Zadian, in turn, remarked highly of the people who took her under their wing and gave her some form of mentorship, but that's where the trail ends dry. There's no dropped mention of their names, no hints on what they own, if they work under someone or are noteworthy to be known on the web. I slightly doubt their existence more.
She talked about how they were millionaires, a couple that never worked a day in their life. Any direct questions I asked about them, about their work or how was that even possible, she answered vaguely. I ended up having more questions than I do have answers - that idea seemed more of a storybook concept than a reality I thought I'd ever face.
In truth, Zadian seems like a ball of sketch and shady, but I can't figure out what she's even talking about. How can someone, who has never worked a day in their lives, be a millionaire? It's not inherited money. It's not from stocks. Simply business. I'm convinced that this couple is part of the mafia which would explain them not working. Zadian sounds like she's hazing me, doing a series of tests before recruiting me into their cult. She regards them highly, almost as if the very group they step on is made of gold.
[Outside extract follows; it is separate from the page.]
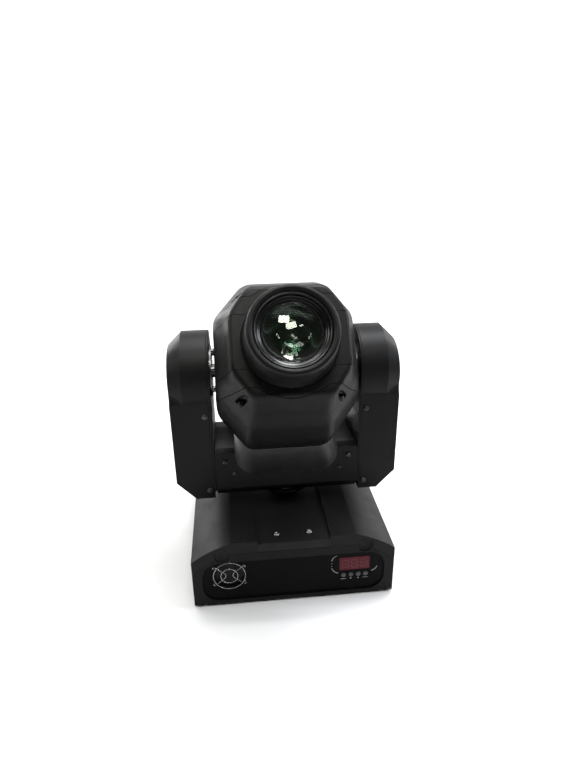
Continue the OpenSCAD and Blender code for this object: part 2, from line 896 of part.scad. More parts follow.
module focus_lens() {
    color("#a9c0cc", 0.5) in_head() rod_y(24, -82, -76);
}

module led_module() {
    color("#d8d9d2") in_head() union() {
        box([-20, 20, -20], [20, 22, 20]);
        rod_y(13, 2, 20 + eps);
    }
}

module heat_sink() {
    color("#a4a7ab") in_head() union() {
        box([-42, 22, -42], [42, 30, 42]);
        for (i = [-6 : 6]) box([i * 6.8 - 1, 30 - eps, -42], [i * 6.8 + 1, 68, 42]);
    }
}

module head_fan_frame() {
    color("#101011") in_head() translate([0, 70, 0]) rotate([-90, 0, 0]) fan_frame(80, 15, 37, 16);
}

module head_fan_rotor() {
    color("#1b1b1d") in_head() translate([0, 71, 0]) rotate([-90, 0, 0]) fan_rotor(35.5, 15, 11, 7);
}

bottom_plate();
rubber_feet();
left_base_cover();
right_base_cover();
deck_plate();
front_panel();
rear_panel();
display_window();
display_board();
fan_guard();
base_fan_frame();
base_fan_rotor();
power_inlet();
data_sockets();
pan_bearing();
power_supply();
corner_caps();
deck_screws();
menu_button();
down_button();
up_button();
enter_button();
pan_motor();
pan_motor_pulley();
pan_belt();
yoke_frame();
pan_tube();
pan_pulley();
front_bridge_cover();
rear_bridge_cover();
left_arm_cover();
right_arm_cover();
left_inner_cover();
right_inner_cover();
arm_screws();
tilt_motor();
tilt_motor_pulley();
tilt_belt();
tilt_bearings();
head_front_shell();
head_bands();
head_lower_cover();
head_upper_cover();
head_rear_grille();
left_tilt_hub();
right_tilt_hub();
tilt_pulley();
lens_bezel();
front_lens();
led_module();
heat_sink();
head_fan_frame();
head_fan_rotor();
colour_wheel();
gobo_wheel();
wheel_motors();
focus_carriage();
focus_lens();
guide_rods();
head_chassis();
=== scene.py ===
import json
import math

import bpy
import bmesh
from mathutils import Matrix, Vector


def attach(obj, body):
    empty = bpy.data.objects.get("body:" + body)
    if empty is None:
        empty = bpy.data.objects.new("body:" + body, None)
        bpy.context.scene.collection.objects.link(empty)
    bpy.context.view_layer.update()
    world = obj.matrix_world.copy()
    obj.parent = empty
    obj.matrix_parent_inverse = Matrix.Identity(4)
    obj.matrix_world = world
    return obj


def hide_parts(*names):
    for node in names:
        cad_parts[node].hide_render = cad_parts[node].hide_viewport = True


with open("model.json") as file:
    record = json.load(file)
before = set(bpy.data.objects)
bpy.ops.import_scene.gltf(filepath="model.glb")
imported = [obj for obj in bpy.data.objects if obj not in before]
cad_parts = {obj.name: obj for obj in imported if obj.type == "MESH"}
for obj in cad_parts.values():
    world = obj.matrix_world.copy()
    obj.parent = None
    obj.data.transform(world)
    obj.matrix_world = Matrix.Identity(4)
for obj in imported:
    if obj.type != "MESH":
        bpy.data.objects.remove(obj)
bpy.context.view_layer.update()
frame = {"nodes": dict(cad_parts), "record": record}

# ---------------------------------------------------------------- sizes in mm, as in the CAD frame
# Pairs are (x, z) on the front or rear. The display adds its width and height, and the cap its radius.
MM = 0.001
WALL = 3.0
GAP = 0.28          # how far the head's pieces stay back from the lines between them
FLOOR_Z = -6.0
BASE_HALF = 125.0
FRONT_Y = -123.0
REAR_Y = 123.0
SKIRT = -2.5
SIDE_H = 63.0
COVER_TOP = 88.0
CHANNEL = 44.0
SHOULDER_X = 75.0
SHOULDER_R = 140.0
LIP_H = 16.0
PANEL_BACK = -117.5
POCKET_Y = -120.5
PANEL_TOP = COVER_TOP - LIP_H
FAN = (-80.0, 39.0)
DISPLAY = (75.5, 42.0, 38.0, 19.0)
BUTTONS = (("menu", 61.9), ("down", 71.2), ("up", 80.5), ("enter", 89.8))
BUTTON_Z = 25.0
CAP = (88.0, 70.0, 8.5)
TILT_Z = 261.0
REST_TILT = 35.0
ARM_IN = 91.0
ARM_OUT = 141.5
ARM_HALF = 46.0
ARM_BOTTOM = 102.0
DRUM_R = 52.0
ARM_SCREWS = [(100.0, 114.0), (100.0, 219.0)]
HEAD_FACE = 126.0
HEAD_REAR_CUT = 79.0
# Along the lens axis: distance, half width, half height, and the corner cuts across and up
STATIONS = [(-100, 58, 56, 22, 24), (-78, 77, 78, 34, 34), (-40, 85, 98, 37, 45), (30, 85, 102, 37, 48),
            (66, 82, 90, 36, 44), (100, 70, 74, 28, 34), (126, 65, 61, 21, 31)]
# Half heights of the front shell and of the bands beside it, and the arcs that both make round the ring
LOW, HIGH = 30.0, 50.0
ARC_LOW, ARC_HIGH = 54.0, 63.0
PIT = (55.5, 59.0)  # a cover's screw pocket, across and up from the lens axis
HEAD = Matrix.Translation((0, 0, TILT_Z)) @ Matrix.Rotation(math.radians(-REST_TILT), 4, "X")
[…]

She made it seem like they had all the right answers, know what they're doing, and I'll be honest, I'm highly skeptical.
I asked her if they helped her thus far, in anything. And she replied, "Holistically, yes."
"What does...What does holistically mean?" Her face brightened up. "I asked the same question when they were telling me this!" She seemed surprised that we could come up with the same questions. I masked how unnerved I was with this pointless conversation. It wasn't going any place in the way I was steering it. She knew more about me than I did her and it seemed unfair.
"Holistically, like advice on your life. Dating advice, if you had a fight with your parents, for instance, how to go about it. All sorts of things." Just then, my phone buzzed. I checked it under the table while half remaining eye-contact from our shared impenetrable stare. Her zoned on longer and impeccably sharper than I preferred. Just a notification, I mused. "What's wrong?" She asked, noticing I was looking down on my phone. "Oh, nothing!" I waved it off dismissively. She peered into me, skeptical. I plastered on a smile. "It was just a notification. Go on to what you were saying?"
She continued manically explaining it more and responding to any question I had. The one noteworthy piece about all of this is that any time the conversation shifts to the couple, she gets this dreamy lit up expression on her face. Her voice is animated and a little louder, a little more excited. She looks almost as if she worships or reveres them. I can't fathom this, the thought of thinking them - anyone - like that rubs me the wrong way. She's like a fangirl and I can't sicken myself into being a follower of someone, hopelessly besetting any commands or orders they have and giving into them. No. I don't want to be like her. Zadian's personality is off-putting. I know there's something she's holding back and I feel more withdrawn than before.
The one thing she reiterated before leaving is that before they invest in me, they needed to make sure I was considering them as a first priority and not as an "option." When I told Landon that, he said "that's sketch" and that "your first priority should be your academics." Tell that to Zadian and her suffocating mentors. Word on Landon, sketch on every single part of this arrangement.
It just seems odd that I would consider some random person I just met on the streets of Chicago my first priority.
Zadian's a little peculiar. I think I'm going to get my toes wet a little more before I hang out with her again. Or eliminate any possibility of doing so.
This entry is getting a bit long. I might do another part to this. I'll leave it off here for now.
And as always, imagine valiantly, sweethearts.